For the first time in 38 years, Angola has someone new sitting in the seat of power.
On Aug. 25, the People’s Movement for the Liberation of Angola (MPLA) claimed yet another victory as the only leadership the country has known since independence in 1975. Since emerging from a 27-year-long civil war in 2002, the country has held three elections; each time, the MPLA has comfortably beaten its main opposition and former wartime foe, the National Union for the Total Independence of Angola (UNITA), each time with José Eduardo dos Santos at the helm. At the end of the 2017 elections, however, the MPLA had a new face on its black, red, and yellow victory banners.
João Lourenço is now Angola’s third president, after the MPLA secured 64.5% of the vote and the necessary parliamentary majority to pick the president. His predecessors were the deified Augostinho Neto and Africa’s second longest serving leader, dos Santos. Neto was the country’s poet, doctor, and founding president, while Dos Santos led for 38 years, through a brutal civil war that gave way to an oil boom and increasing accusations of authoritarianism and crippling cronyism.
Lourenço campaigned on the promise that he would lead the country in a new direction. His plan is to open the country’s economy to the world and reduce its dependence on the volatile oil price. He also wants to ensure that the infrastructure development that has turned around the capital Luanda reaches the rest of the country.
To salvage Angola’s corruption-worn reputation, the new president has already promised potential new international allies greater transparency than his predecessor. In an interview with the Washington Post while on a state visit to the US in May, Lourenço said he planned to limit public sector infrastructure projects, presumably to loosen the state’s grip on the country’s economy. In a bid to attract more private investment, his regime plans to introduce more private-public partnerships to diversify the economy.
Lourenço has also always wanted to lead. In the 1990s, dos Santos hinted at retiring but it was in fact a trap to weed out the overly-ambitious among his party. Lourenço fell for it and spent years in political purgatory, according to a profile by AFP. He clawed his way back, and is now deputy president of the MPLA.

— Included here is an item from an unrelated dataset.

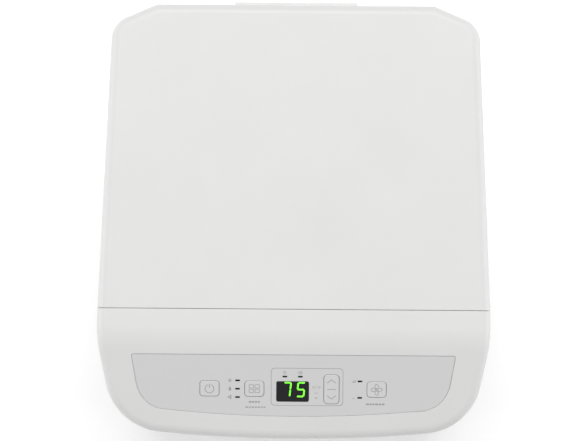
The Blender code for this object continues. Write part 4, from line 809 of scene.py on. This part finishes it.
# ---------------------------------------------------------------- printed marks and the display


def bar(place, size, turn=0.0, corner=0.0003, high=INK):
    """A flat mark on the slope: a rounded bar with its middle at a place."""
    piece = rounded_block("mark", (0, 0), size, min(corner, min(size) * 0.49), -INK, high, steps=3)
    return settle(piece, Matrix.Translation((*place, 0)) @ Matrix.Rotation(turn, 4, "Z"))


def stroke(start, end, wide=LINE):
    """A bar from one point to another."""
    start, end = Vector(start), Vector(end)
    run = end - start
    return bar((start + end) / 2, (run.length + wide, wide), math.atan2(run.y, run.x), wide / 2)


def outline_mark(place, size, corner, wide=LINE):
    """A line round a rectangle with rounded corners."""
    outer = rounded_block("mark", place, size, corner, -INK, INK)
    size, corner = grown(size, -wide), corner - wide / 2
    return cut(outer, rounded_block("inside", place, size, corner, -MARK_REACH, MARK_REACH))


def disc(place, radii, turn=0.0, sides=20):
    """A flat round or oval mark."""
    bpy.ops.mesh.primitive_cylinder_add(vertices=sides, radius=1, depth=2)
    turned = Matrix.Rotation(turn, 4, "Z") @ Matrix.Diagonal((*radii, INK, 1))
    return settle(bpy.context.object, Matrix.Translation((*place, 0)) @ turned)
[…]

Optimistically, Lourenço’s assent to Angola’s presidency could very well be a new dawn for the country. From the outside, Angola’s post-war boom has seemed to benefit only the dos Santos dynasty, and the political elite surrounding him.
Cynically, and perhaps more realistically, Lourenço could be more of the same. The former defense minister is a son of the revolution and a product of the party. Educated in the Soviet Union like dos Santos, the 62-year-old has never lived his adult life outside of the party. As part of Angola’s class of generals, he has almost unfettered access to the country’s mineral wealth—although his name has not yet been mentioned in any major scandals.
The party is where the real power lies in Angola. And, the MPLA president is none other than dos Santos. Dos Santos may have stepped away from the formal office of the Angolan presidency, but as head of the MPLA, he maintains control of the country’s political structure. On top of that, Angola’s parliament has created a new constitutional position of president-emeritus specifically for dos Santos, which will ensure he maintains the perks of the presidency, including immunity from prosecution.
The margin of victory may have been smaller for the MLPA this year than in previous elections, but it was still a victory, and a message to those who doubted the might of the party. UNITA has challenged the election results, claiming its own count of the votes doesn’t square with the official numbers—but the government has not responded. Meanwhile, in his victory note (link in Portuguese), JLo—as Lourenço is known in Angola—reiterated that the victory belonged to the MPLA. Lourenço’s political identity is inextricably linked to that of his party, and his rule will likely ensure that Angola remains the country of the MPLA.